Dataset excerpt —
--- START ---
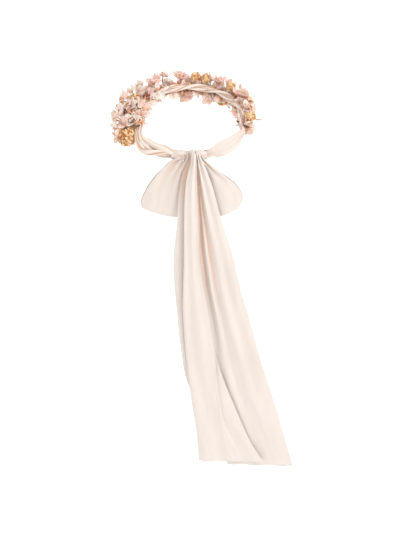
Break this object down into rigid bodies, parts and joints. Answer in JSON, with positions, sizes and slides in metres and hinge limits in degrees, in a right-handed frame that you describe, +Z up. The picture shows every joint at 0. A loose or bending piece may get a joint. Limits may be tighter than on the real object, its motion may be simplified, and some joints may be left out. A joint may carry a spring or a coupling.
{
  "type": "flower crown",
  "caption": "Wired hoop of pink and gold dried flowers with a twisted ribbon band, tied behind in a soft bow with two long tails.",
  "frame": {"origin": "centre of the head opening, on the level of the hoop's wire", "axes": "+Z up out of the head opening; +Y towards the wearer's forehead, so the bow is on the -Y side; +X towards the wearer's right"},
  "size_m": [0.3323, 0.2581, 0.7585],
  "materials": {
    "wire": "satin",
    "floral_tape": "matte",
    "ribbon": "satin",
    "pink_petal": "matte",
    "pale_petal": "matte",
    "gold_floret": "matte",
    "copper_pod": "satin",
    "leaf": "matte",
    "twig": "matte"
  },
  "bodies": {
    "crown": {"big_cluster_outer_01": "gold_floret", "bow_knot": "ribbon", "copper_pod_lower_04": "copper_pod", "copper_pod_outer_03": "copper_pod", "copper_pod_upper_01": "copper_pod", "copper_pod_upper_02": "copper_pod", "cream_leaf_lower_01": "leaf", "floral_tape": "floral_tape", "gold_cluster_lower_09": "gold_floret", "gold_cluster_lower_10": "gold_floret", "gold_cluster_outer_06": "gold_floret", "gold_cluster_outer_07": "gold_floret", "gold_cluster_outer_08": "gold_floret", "gold_cluster_upper_01": "gold_floret", "gold_cluster_upper_02": "gold_floret", "gold_cluster_upper_03": "gold_floret", "gold_cluster_upper_04": "gold_floret", "gold_cluster_upper_05": "gold_floret", "hoop_wire": "wire", "pale_blossom_lower_05": "pale_petal", "pale_blossom_outer_03": "pale_petal", "pale_blossom_outer_04": "pale_petal", "pale_blossom_upper_01": "pale_petal", "pale_blossom_upper_02": "pale_petal", "pink_blossom_lower_15": "pink_petal", "pink_blossom_lower_16": "pink_petal", "pink_blossom_lower_17": "pink_petal", "pink_blossom_lower_18": "pink_petal", "pink_blossom_outer_07": "pink_petal", "pink_blossom_outer_08": "pink_petal", "pink_blossom_outer_09": "pink_petal", "pink_blossom_outer_10": "pink_petal", "pink_blossom_outer_11": "pink_petal", "pink_blossom_outer_12": "pink_petal", "pink_blossom_outer_13": "pink_petal", "pink_blossom_outer_14": "pink_petal", "pink_blossom_upper_01": "pink_petal", "pink_blossom_upper_02": "pink_petal", "pink_blossom_upper_03": "pink_petal", "pink_blossom_upper_04": "pink_petal", "pink_blossom_upper_05": "pink_petal", "pink_blossom_upper_06": "pink_petal", "ribbon_span_right": "ribbon", "ribbon_strand_lower": "ribbon", "ribbon_strand_upper": "ribbon", "round_bud_lower_02": "pale_petal", "round_bud_upper_01": "pale_petal", "tie_wire_1": "wire", "tie_wire_2": "wire", "tie_wire_3": "wire", "tie_wire_4": "wire", "twig_outer_02": "twig", "twig_outer_03": "twig", "twig_outer_04": "twig", "twig_upper_01": "twig"},
    "front_tail": {"ribbon_tail_front": "ribbon"},
    "rear_tail": {"ribbon_tail_rear": "ribbon"},
    "left_loop": {"bow_loop_left": "ribbon"},
    "right_loop": {"bow_loop_right": "ribbon"}
  },
  "joints": [
    {"name": "front_tail_swing", "type": "hinge", "parent": "crown", "child": "front_tail", "pos_m": [0, -0.1191, -0.0022], "axis": [-1, 0, 0], "range_deg": [0, 65]},
    {"name": "rear_tail_swing", "type": "hinge", "parent": "crown", "child": "rear_tail", "pos_m": [0, -0.1191, -0.0022], "axis": [-1, 0, 0], "range_deg": [0, 60]},
    {"name": "left_loop_lift", "type": "hinge", "parent": "crown", "child": "left_loop", "pos_m": [-0.007, -0.1098, -0.0125], "axis": [0, 1, 0], "range_deg": [0, 20]},
    {"name": "right_loop_lift", "type": "hinge", "parent": "crown", "child": "right_loop", "pos_m": [0.007, -0.1098, -0.0125], "axis": [0, -1, 0], "range_deg": [0, 20]}
  ],
  "couplings": [
    {"joint": "rear_tail_swing", "follows": "front_tail_swing", "ratio": 0.9}
  ]
}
--- END ---
Stated exercise —
Give only the number of lines in the data that hold the word "bodies".

Output for this task —
2